The mechanical alarm wristwatch is one of the harder horological problems: producing an audible sound from a wrist-mounted device requires a striking mechanism (a small hammer striking a gong or pin), which requires a separate energy source (the alarm barrel) so striking does not drain the timekeeping mainspring. The earliest alarm pocket watches date to the 18th century; the wristwatch challenge is doing this within the 30-40mm case constraint.
Vulcain's Cricket, launched in 1947, was the first wristwatch alarm with sufficient sound output to wake a sleeping wearer. The Vulcain Cal. 120 used a twin-membrane caseback construction: a small steel diaphragm vibrated by the alarm hammer produced a buzzing sound transmitted through the caseback. The Cricket became the "Watch of the US Presidents": gifted to Harry Truman, then to subsequent presidents through Lyndon B. Johnson; the cultural mythos has remained a Vulcain marketing pillar.
"The Cricket was loud enough to wake a man from a desk. The Memovox softened the buzz to a gentleman's reminder. Both said the same thing: the watch tells you when, and now it tells you when to look at it."- Watch historian on the alarm-wristwatch tradition
Jaeger-LeCoultre's Memovox launched in 1950 with the JLC Cal. 489 alarm caliber; the Memovox name (Latin: "memo + vox", "voice of memory") became the dominant brand identity for the alarm category. The Cal. 815 (1956) was the workhorse Memovox movement, used in JLC references and supplied to Longines, IWC, and other Swiss brands as a base caliber. Memovox Deep Sea (1959) was a dive-alarm variant for divers requiring a no-decompression timer. Memovox Polaris (1965) added an inner rotating bezel and is the most-collected vintage Memovox reference.

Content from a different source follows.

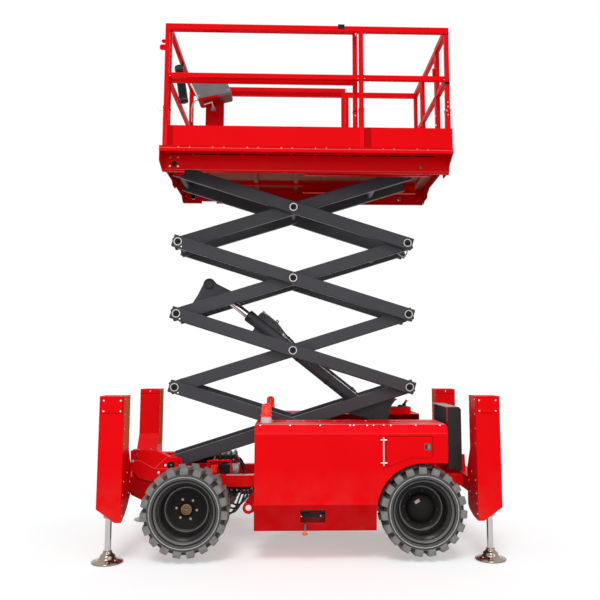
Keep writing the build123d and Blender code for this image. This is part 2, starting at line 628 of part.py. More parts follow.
def rim(axle_x, side):
    """A dished steel wheel with a hub cap over the spindle."""
    face = WHEEL_FACE
    profile = [(0, DISC_OUT + 20), (0, DISC_OUT + 26), (52, DISC_OUT + 26), (58, DISC_OUT + 20), (58, DISC_OUT),
               (175, DISC_OUT), (205, face - 50), (234, face - 26), (241, face - 14), (252, face - 14)]
    profile += [(r, face - y) for r, y in BEAD_SEAT]
    profile += [(243, face - 284), (205, face - 246), (196, DISC_IN), (SPINDLE_R, DISC_IN), (SPINDLE_R, DISC_OUT + 20)]
    return turned(profile, axle_x, side, WHEEL_R)


def tyre(axle_x, side):
    """A solid rubber tyre, plain outside."""
    face, back = WHEEL_FACE, WHEEL_FACE - WHEEL_WIDTH
    fit = RUNNING
    profile = [(252 + fit, face - 14), (290, face), (WHEEL_R - 14, face - 4), (WHEEL_R, face - 20), (WHEEL_R, back + 20),
               (WHEEL_R - 14, back + 4), (290, back), (252 + fit, back + 14)]
    profile += [(r + fit, face - y) for r, y in reversed(BEAD_SEAT)]
    return turned(profile, axle_x, side, WHEEL_R)


save("main_beams", *main_beams())
save("cross_members", *cross_members())
save("lower_carriers", *pivot_boxes(), *[channel(PIVOT_Z, side) for side in SIDES])
save("cover_left", cover(1))
save("cover_right", cover(-1))
save("service_door_left", service_door(1))
save("service_door_right", service_door(-1))
save("side_trays", *side_trays())
save("engine_block", block((-560, 120), (-820, -420), (240, 900)))
save("outrigger_housings", *[outrigger_housing(end, side) for end in SIDES for side in SIDES])
for end, end_name in ((1, "front"), (-1, "rear")):
    for side, side_name in ((1, "left"), (-1, "right")):
        save(f"outrigger_leg_{end_name}_{side_name}", outrigger_leg(end, side))
        axle_x = FRONT_AXLE_X if end == 1 else REAR_AXLE_X
        save(f"rim_{end_name}_{side_name}", rim(axle_x, side))
        save(f"tyre_{end_name}_{side_name}", tyre(axle_x, side))
save("axle_beams", *axle_beams())
save("knuckle_left", knuckle(1))
save("knuckle_right", knuckle(-1))
save("tie_rod", tie_rod())


def beacon(side):
    """A flashing beacon: round base and domed lens."""
    y, z = side * 660.0, COVER_Z[1]
    return spun([(0, z), (49, z), (49, z + 44), (40, z + 52), (40, z + 130), (34, z + 148), (18, z + 158), (0, z + 160)],
                288, y)


def ladder():
    """The rear steps: two folded stiles, a top bar and treads."""
    y0, y1 = -350.0, 250.0
    x0, x1 = -1326.0, -1448.0
    top, bottom = 1138.0, 590.0
    step_z = (600.0, 790.0, 960.0)
    stile = [(x0, top), (x1 + 18, top), (x1, top - 20), (x1, bottom), (x0, bottom)]
    piece = sheet_xz(stile, y1 - 8, y1) + sheet_xz(stile, y0, y0 + 8)
    piece += block((x0 - 16, x1 + 30), (y0, y1), (top - 8, top))
    for z in step_z:
        piece += block((x0 - 10, x1 + 6), (y0, y1), (z, z + 8))
    piece += block((x0 - 60, x1 + 8), (y0, y1), (BEAM_Z[1] + 10, bottom + 2))
    return piece


def hydraulic_blocks():
    """The manifold between the front beams and the hand-pump block on the right cover."""
    manifold = block((570, 790), (-150, 150), (BEAM_Z[1] - 10, 660))
    pump = block((-1110, -850), (-560, -420), (COVER_Z[1], COVER_Z[1] + 62))
    pump += Pos(-900, -490, COVER_Z[1] + 95) * Rot(0, -62, 0) * Cylinder(9, 180)
    return [manifold, pump]


save("beacons", beacon(1), beacon(-1))
save("rear_ladder", ladder())
save("hydraulic_blocks", *hydraulic_blocks())


# ---------------------------------------------------------------- platform
RIBS = ((-1220, False), (-900, True), (-580, True), (-260, True), (20, False), (420, False), (900, False))
HANGER_Y = (322.0, 361.0)


def deck_frame():
    """Both sides of the tray under the deck (edge lip, shelf, side plate with its bottom flange) and its end plates."""
    x0, x1 = DECK_X
    under = DECK_TOP - DECK_T
    pieces = []
    for side in SIDES:
        frame = block((x0, x1), (side * (DECK_HALF - 5), side * DECK_HALF), (3319, DECK_TOP + 8))
        frame += block((x0, x1), (side * TRAY_HALF, side * (DECK_HALF - 5)), (under - 6, under))
        inset = SHEET + RUNNING
        frame += block((x0 + inset, x1 - inset), (side * (TRAY_HALF - 6), side * TRAY_HALF), (TRAY_BOTTOM, under))
        frame += block((x0 + 20, x1 - 20), (side * (TRAY_HALF - 26), side * (TRAY_HALF - 6)),
                       (TRAY_BOTTOM, TRAY_BOTTOM + 5))
        for hole_x, hole_z, hole_r in ((1110, 3255, 25), (-1051, 3250, 18), (1188, 3263, 6)):
            frame -= bar_y(hole_x, hole_z, side * 600, side * 630, hole_r)
        frame -= block((867, 1020), (side * 580, side * 630), (TRAY_BOTTOM - 1, TRAY_BOTTOM + 24))
        pieces.append(frame)
    shelf = under - 6 - RUNNING
    edge, post = DECK_HALF - 5 - RUNNING, TRAY_HALF - RUNNING
    lines = {1: [(edge, 3240), (612, 3188), (580, 3188), (480, 3235), (116, 3235), (60, 3202)],
             -1: [(edge, 3322), (640, 3262), (600, 3188), (580, 3184), (522, 3206), (385, 3206), (365, 3247), (250, 3280)]}
    for end, x in ((-1, x0), (1, x1 - SHEET)):
        half = [(post, under), (post, shelf), (edge, shelf)] + lines[end]
        outline = half + [(-y, z) for y, z in reversed(half)]
        pieces.append(sheet_yz(outline, x, x + SHEET))
    return pieces


def deck_floor():
    """The floor plate with its ribs, which leave room for the hangers and for the top arms' sliding ends."""
    x0, x1 = DECK_X
    under = DECK_TOP - DECK_T
    floor = block((x0, x1), (5 - DECK_HALF, DECK_HALF - 5), (under, DECK_TOP))
    outer = TRAY_HALF - 6 - RUNNING
    for x, split in RIBS:
        inner = 165 if split else HANGER_Y[0] - RUNNING
        floor += block((x, x + 40), (-inner, inner), (under - 22, under))
        for side in SIDES:
            floor += block((x, x + 40), (side * (HANGER_Y[1] + RUNNING), side * outer), (under - 22, under))
    return floor


def upper_carriers():
    """The two upper slide channels and the plates of the platform's fixed pivots."""
    pieces = []
    for side in SIDES:
        rail = channel(PIVOT_TOP_Z, side)
        top = DECK_TOP - DECK_T
        rail += block((CHANNEL_BACK, PIVOT_X + 60), (side * HANGER_Y[0], side * HANGER_Y[1]),
                      (PIVOT_TOP_Z + SHOE_HEIGHT / 2 + SHOE_GAP + CHANNEL_T, top))
        y0, y1 = side * PIVOT_PLATE_Y, side * (PIVOT_PLATE_Y + PIVOT_PLATE_T)
        plate = sheet_xz([(PIVOT_X - 90, top), (PIVOT_X + 62, top), (PIVOT_X + 52, PIVOT_TOP_Z - 20),
                          (PIVOT_X + 20, PIVOT_TOP_Z - 52), (PIVOT_X - 30, PIVOT_TOP_Z - 52)], y0, y1)
        pieces += [rail, plate - bar_y(PIVOT_X, PIVOT_TOP_Z, y0 - side, y1 + side, SHOE_PIN_R + RUNNING)]
    return pieces


RAIL_OUT = DECK_HALF - 5.0
TOE_T = 4.0


def toe_boards():
    """Boards along both sides and the rear, in lengths between the posts."""
    boards = []
    spans = ((POST_X[1] + 22, POST_X[0] - 22), (DECK_X[0] + 2, POST_X[1] - 22))
    for side in SIDES:
        for x0, x1 in spans:
            boards.append(block((x0, x1), (side * (RAIL_OUT - TOE_T), side * RAIL_OUT), (DECK_TOP, TOE_TOP)))
        boards.append(block((RAIL_X[0], RAIL_X[0] + TOE_T), (side * (GATE_HALF + 41), side * (RAIL_OUT - 48)),
                            (DECK_TOP, TOE_TOP)))
    return boards


def guard_posts():
    """Upright tubes of the side and rear rails, each in a thicker socket."""
    posts = []
    for side in SIDES:
        for x in POST_X:
            out = RAIL_OUT - (TOE_T if x == POST_X[-1] else 0)
            post = block((x - 19, x + 19), (side * (out - RAIL_W), side * out), (DECK_TOP, RAIL_TOP - RAIL_H))
            post += block((x - 22, x + 22), (side * (out - RAIL_W - 4), side * out), (DECK_TOP, 3715))
            posts.append(post)
        y = side * (GATE_HALF + 22)
        post = block((RAIL_X[0], RAIL_X[0] + RAIL_W), (y - 19, y + 19), (DECK_TOP, RAIL_TOP - RAIL_H))
        if side == 1:
            for z in HINGES_Z:
                post += bar_z(*GATE_HINGE, z - HINGE_HALF, z - RUNNING, HINGE_R)
                post += block((RAIL_X[0] + RAIL_W, GATE_HINGE[0] - 2), (GATE_HINGE[1], y + 5), (z - HINGE_HALF, z - RUNNING))
        posts.append(post)
    return posts


def guard_rails():
    """Top and middle rails, in lengths that end at the posts."""
    rails = []
    top = (RAIL_TOP - RAIL_H, RAIL_TOP)
    mid = (MID_RAIL_Z - 21, MID_RAIL_Z + 21)
    x_rear = (RAIL_X[0], RAIL_X[0] + RAIL_W)
    for side in SIDES:
        y = (side * (RAIL_OUT - RAIL_W), side * RAIL_OUT)
        rails.append(block((RAIL_X[0], RAIL_X[1]), y, top))
        rails.append(block(x_rear, (side * (GATE_HALF + 3), side * (RAIL_OUT - RAIL_W)), top))
        rails.append(block((POST_X[1] + 19, POST_X[0] - 19), y, mid))
        rails.append(block((POST_X[2] + 19, POST_X[1] - 19), y, mid))
        rails.append(block(x_rear, (side * (GATE_HALF + 41), side * (RAIL_OUT - RAIL_W - TOE_T)), mid))
    return rails


def entry_gate():
    """The rear gate, hinged on its left post."""
    x0, x1 = RAIL_X[0] + 3, RAIL_X[0] + RAIL_W - 3
    y0, y1 = 6 - GATE_HALF, GATE_HALF - 6
    gate = block((x0, x1), (y0, y1), (RAIL_TOP - RAIL_H, RAIL_TOP - 4))
    gate += block((x0, x1), (y0, y1), (MID_RAIL_Z - 19, MID_RAIL_Z + 19))
    gate += block((x0, x1), (y0, y0 + 34), (3400, RAIL_TOP - RAIL_H)) + block((x0, x1), (y1 - 34, y1), (3400, RAIL_TOP - RAIL_H))
    gate += block((x0, x0 + 4), (y0, y1), (3400, TOE_TOP))
    for z in HINGES_Z:
        gate += bar_z(*GATE_HINGE, z, z + HINGE_HALF, HINGE_R)
        gate += block((x1, GATE_HINGE[0] - 2), (y1 - 9, GATE_HINGE[1]), (z, z + HINGE_HALF))
    return gate


def extension_deck():
    """The roll-out floor on its two runners."""
    z0 = DECK_TOP + 6
    floor = block((EXT_X[0], EXT_X[1] - 4), (4 - EXT_HALF, EXT_HALF - 4), (z0, EXT_FLOOR))
    for side in SIDES:
        floor += block((EXT_X[0], EXT_X[1] - 4), (side * 560, side * 600), (DECK_TOP + 0.5, z0))
    return floor


EXT_TOP = RAIL_TOP + 14
EXT_MID = MID_RAIL_Z - 14
EXT_POSTS = (EXT_X[1] - 24, EXT_X[0] + 24)
EXT_FLOOR = DECK_TOP + 10
EXT_IN = EXT_HALF - 4       # outer face of the extension's posts
EXT_POST = 40.0


def extension_posts():
    posts = []
    for side in SIDES:
        for x in EXT_POSTS:
            posts.append(block((x - EXT_POST / 2, x + EXT_POST / 2), (side * (EXT_IN - 34), side * EXT_IN),
                               (EXT_FLOOR, EXT_TOP - 40)))
    return posts


def extension_rails():
    """Side rails and toe boards of the extension, and the platform's front rail."""
    top, mid, toe = (EXT_TOP - 40, EXT_TOP), (EXT_MID - 19, EXT_MID + 19), (DECK_TOP + 6, TOE_TOP - 20)
    rails = [block((EXT_X[1] - 44, EXT_X[1] - 4), (36 - EXT_IN, EXT_IN - 36), top),
             block((EXT_X[1] - 4, EXT_X[1]), (-EXT_HALF, EXT_HALF), toe)]
    for side in SIDES:
        rails.append(block((EXT_X[0], EXT_X[1] - 4), (side * (EXT_IN - 36), side * EXT_IN), top))
        rails.append(block((EXT_X[0], EXT_X[1] - 4), (side * EXT_IN, side * EXT_HALF), toe))
        for front, back in zip(EXT_POSTS, EXT_POSTS[1:]):
            rails.append(block((back + EXT_POST / 2, front - EXT_POST / 2), (side * (EXT_IN - 34), side * EXT_IN), mid))
    rails.append(block((EXT_X[1] - 41, EXT_X[1] - 7), (34 - EXT_IN, EXT_IN - 34), mid))
    return rails


def control_box():
    """The tilted control box on its pedestal."""
    near, far = -200.0, -400.0
    profile = [(1133, 4391), (757, 4391), (736, 4333), (710, 4280), (695, 4239), (703, 4218), (1013, 4141)]
    box = sheet_xz(profile, near, far)
    return box + block((783, 965), (near - 15, near - 75), (EXT_FLOOR, 4215))


save("deck_frame", *deck_frame())
save("upper_carriers", *upper_carriers())
save("deck_floor", deck_floor())
save("toe_boards", *toe_boards())
save("guard_posts", *guard_posts())
save("guard_rails", *guard_rails())
save("entry_gate", entry_gate())
save("extension_deck", extension_deck())
save("extension_posts", *extension_posts())
save("extension_rails", *extension_rails())
save("control_box", control_box())
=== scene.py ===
import bmesh
import bpy
import math
from mathutils import Matrix, Vector


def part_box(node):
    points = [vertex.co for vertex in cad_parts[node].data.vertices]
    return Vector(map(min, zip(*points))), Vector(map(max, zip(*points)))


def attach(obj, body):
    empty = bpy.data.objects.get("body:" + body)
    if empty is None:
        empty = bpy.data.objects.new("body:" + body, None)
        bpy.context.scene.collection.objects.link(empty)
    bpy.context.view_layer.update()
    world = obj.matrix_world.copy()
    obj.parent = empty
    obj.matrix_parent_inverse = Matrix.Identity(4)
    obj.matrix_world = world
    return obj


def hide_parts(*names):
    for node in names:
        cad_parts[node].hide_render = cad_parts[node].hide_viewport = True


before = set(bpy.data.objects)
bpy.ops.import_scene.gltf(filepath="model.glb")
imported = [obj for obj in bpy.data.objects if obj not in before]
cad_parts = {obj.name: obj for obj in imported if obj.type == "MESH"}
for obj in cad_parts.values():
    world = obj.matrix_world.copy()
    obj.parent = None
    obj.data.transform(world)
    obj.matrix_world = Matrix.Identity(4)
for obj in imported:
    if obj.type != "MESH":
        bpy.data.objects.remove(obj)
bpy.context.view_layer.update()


# ------------------------------------------------------------------ materials
def feed(tree, socket, value):
    """Links a socket to an output, or gives it a colour or a plain value."""
    if isinstance(value, bpy.types.NodeSocket):
        tree.links.new(value, socket)
    else:
        socket.default_value = (*value, 1.0) if isinstance(value, tuple) else value


def node(tree, kind, inputs, **settings):
    """A shader node with its settings made and its inputs fed."""
    made = tree.nodes.new("ShaderNode" + kind)
    for name, value in settings.items():
        setattr(made, name, value)
    for name, value in inputs.items():
        feed(tree, made.inputs[name], value)
    return made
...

Through the 1950s-60s, the alarm watch was a standard category at the upper-mid tier: Vacheron Constantin Memovox, IWC alarm references, Omega Memomatic, Vulcain Cricket evolutions, and various Russian and Japanese alarm wristwatches. The mechanism became more refined: Memomatic automatic-wound alarm calibres, tonal pin alarms (struck pin instead of membrane gong), and various complication-stacked variants (alarm + GMT, alarm + chronograph at the very top).
The quartz crisis ended the mainstream alarm category. Digital quartz alarm watches (Casio G-Shock with multi-alarm functionality, Seiko alarm chronographs, basic Casio digitals) provided louder, more reliable, multiple-set alarms at 1/100 the cost. By 1980 the mechanical alarm wristwatch had become a residual heritage product; production volumes collapsed; only the JLC Memovox programme continued at meaningful scale through the 1980s-90s.
The modern alarm-watch revival began in the early 2000s as part of the broader haute-horlogerie reconsideration of vintage complications. Vulcain revived the Cricket programme with the Cal. V-10 (1985 base reissued), Cal. V-21 (modern automatic alarm), and various heritage-positioned references. JLC reissued the Memovox Polaris in the 2000s as a heritage flagship; the modern Master Memovox uses the in-house Cal. 956 alarm. Tudor's 2010 Heritage Advisor and Breguet's Tradition Reveil also revisit the category. None of these have achieved volume; the category is now a haute-horlogerie heritage niche rather than a mainstream segment.